Cost surprise. Agents aren't free. Each run costs money, and if you scale up without watching, you get a bill that makes you wince. Scripts run on cron for free.

Debugging is hard. When your script fails, you get a stack trace. When your agent fails, you get "the model didn't produce the expected output" and no clear path to fix it.

Hidden state. Agents can accumulate context that affects future runs in ways you don't track. I've seen agents that seemed to work fine for weeks then started behaving differently because of accumulated assumptions.

—

What I Would Do First

If you're looking at a problem and wondering if you need an agent, start here:

Write a script first. You'll learn the problem space. You'll identify the hard parts.
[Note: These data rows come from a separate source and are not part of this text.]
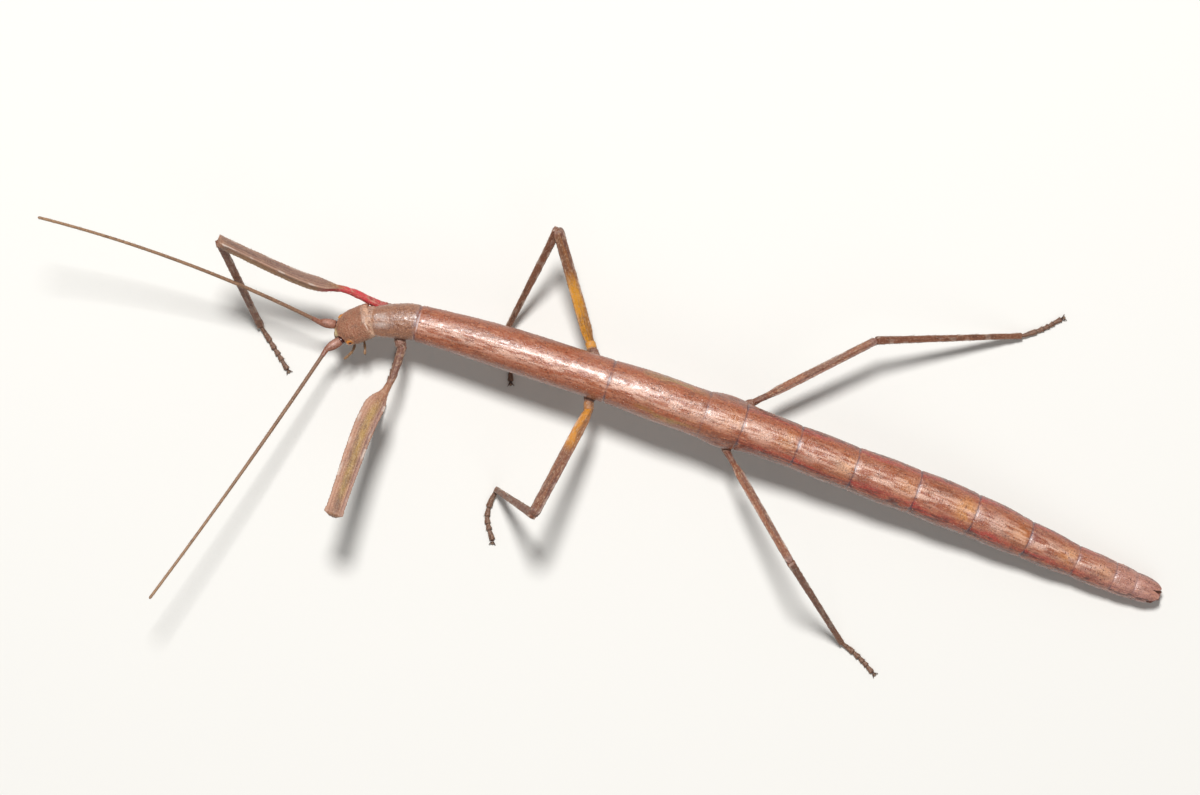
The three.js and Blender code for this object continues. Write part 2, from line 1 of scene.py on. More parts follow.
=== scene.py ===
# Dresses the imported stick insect: granular cuticle, ringed feelers, keeled legs, eyes, mouth and claws.
# Lengths are millimetres in the frame the animal was drawn in; they become metres when a mesh is made.
import bpy
import numpy as np
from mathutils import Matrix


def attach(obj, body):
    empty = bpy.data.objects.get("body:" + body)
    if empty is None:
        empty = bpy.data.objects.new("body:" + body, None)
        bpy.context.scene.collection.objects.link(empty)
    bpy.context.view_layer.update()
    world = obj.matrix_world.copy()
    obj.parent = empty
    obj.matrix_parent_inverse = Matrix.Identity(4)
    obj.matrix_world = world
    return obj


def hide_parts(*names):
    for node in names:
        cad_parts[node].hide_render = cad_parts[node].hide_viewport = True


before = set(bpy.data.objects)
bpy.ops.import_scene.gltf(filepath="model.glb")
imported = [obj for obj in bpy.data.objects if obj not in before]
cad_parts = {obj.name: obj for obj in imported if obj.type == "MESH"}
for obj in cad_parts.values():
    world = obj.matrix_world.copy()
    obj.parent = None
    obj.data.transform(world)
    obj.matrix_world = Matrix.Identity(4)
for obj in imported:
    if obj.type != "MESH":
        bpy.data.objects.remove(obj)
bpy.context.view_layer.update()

standingMiddle = np.array([1.11, -5.28, 0.0])
skyward = np.array([0.0, 0.0, 1.0])


def unit(v):
    return v / np.maximum(np.linalg.norm(v, axis=-1, keepdims=True), 1e-12)


def smooth(x, low, high):
    # 0 below low, 1 above high, and a cubic ease between them
    t = np.clip((x - low) / (high - low), 0, 1)
    return t * t * (3 - 2 * t)


def bell(x, width):
    # 1 where x is 0, falling off on both sides like exp(-(x / width) squared)
    return np.exp(-(x / width) ** 2)


def pointing(bearing, rise):
    # unit vector at a bearing round +Z and a rise above the level, both in degrees
    b, r = np.radians(bearing), np.radians(rise)
    return np.array([np.cos(r) * np.cos(b), np.cos(r) * np.sin(b), np.sin(r)])


def through(knotX, knotValue, x):
    # cubic through the knots, where each knot's slope is that of the line between its two neighbours
    k = np.arange(len(knotX))
    low, high = np.maximum(k - 1, 0), np.minimum(k + 1, len(k) - 1)
    slope = (knotValue[high] - knotValue[low]) / (knotX[high] - knotX[low])
    i = np.searchsorted(knotX[1:-1], x)
    span = knotX[i + 1] - knotX[i]
    t = (x - knotX[i]) / span
    line = knotValue[i] + (knotValue[i + 1] - knotValue[i]) * t * t * (3 - 2 * t)
    return line + span * t * (1 - t) * ((1 - t) * slope[i] - t * slope[i + 1])


def axesAt(forward, up):
    # side and upright axes square to the path, with the upright one as near to the given up as can be
    f = unit(forward)
    s = unit(np.cross(up, f))
    return s, np.cross(f, s)


def bent(points, count=400):
    # centripetal Catmull-Rom curve through the points, as points evenly spaced along it
    p = np.asarray(points, float)
    p = np.vstack([2 * p[0] - p[1], p, 2 * p[-1] - p[-2]])
    u = np.linspace(0, len(p) - 3, count * 4)
    i = np.minimum(u.astype(int), len(p) - 4)
    w = (u - i)[:, None]
    a, b, c, d = p[i], p[i + 1], p[i + 2], p[i + 3]
    ab, bc, cd = (np.sqrt(np.linalg.norm(q - r, axis=1))[:, None] for q, r in ((a, b), (b, c), (c, d)))
    slopeB = ((b - a) / ab - (c - a) / (ab + bc) + (c - b) / bc) * bc
    slopeC = ((c - b) / bc - (d - b) / (bc + cd) + (d - c) / cd) * bc
    curve = (b + slopeB * w + (3 * (c - b) - 2 * slopeB - slopeC) * w ** 2
             + (2 * (b - c) + slopeB + slopeC) * w ** 3)
    return evenly(curve, count)


def evenly(curve, count):
    # the same curve as points at equal steps of length
    run = np.r_[0, np.cumsum(np.linalg.norm(np.diff(curve, axis=0), axis=1))]
    at = np.linspace(0, run[-1], count)
    return np.stack([np.interp(at, run, curve[:, k]) for k in range(3)], 1)


def straight(start, end, count=60):
    return np.linspace(0, 1, count)[:, None] * (np.asarray(end) - start) + start


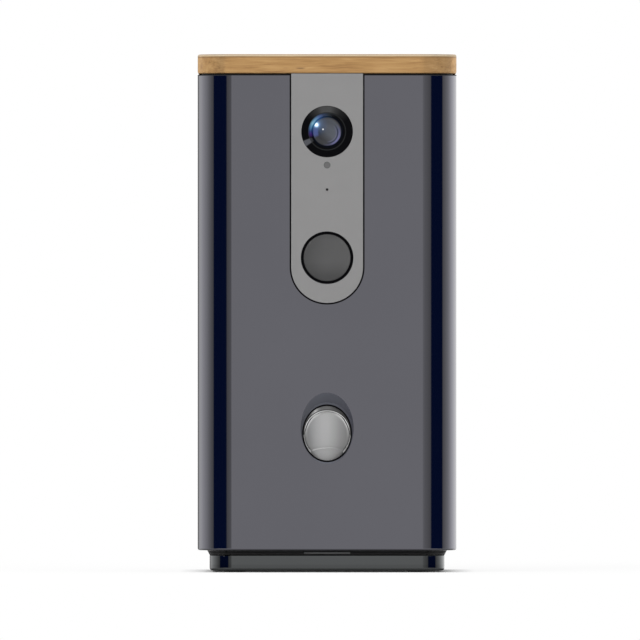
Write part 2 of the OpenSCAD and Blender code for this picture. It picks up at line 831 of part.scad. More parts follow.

You'll probably solve 80% of it with straightforward code.

Only add an agent for the 20% that's genuinely ambiguous. The messy inputs, the natural language, the "it depends" decisions.

Keep a human in the loop. Let the agent generate drafts, summaries, suggestions. Let it do the boring research. But have a person press the button on anything that matters.

Monitor cost from day one. Set alerts. Track runs. Know what you're spending before you scale.

Plan for maintenance. Agents need prompt reviews, model updates, and retesting. Budget time for this. It's not "set it and forget it."

If after all that, a script still solves your problem—use the script. The goal is getting work done, not using the trendiest tool.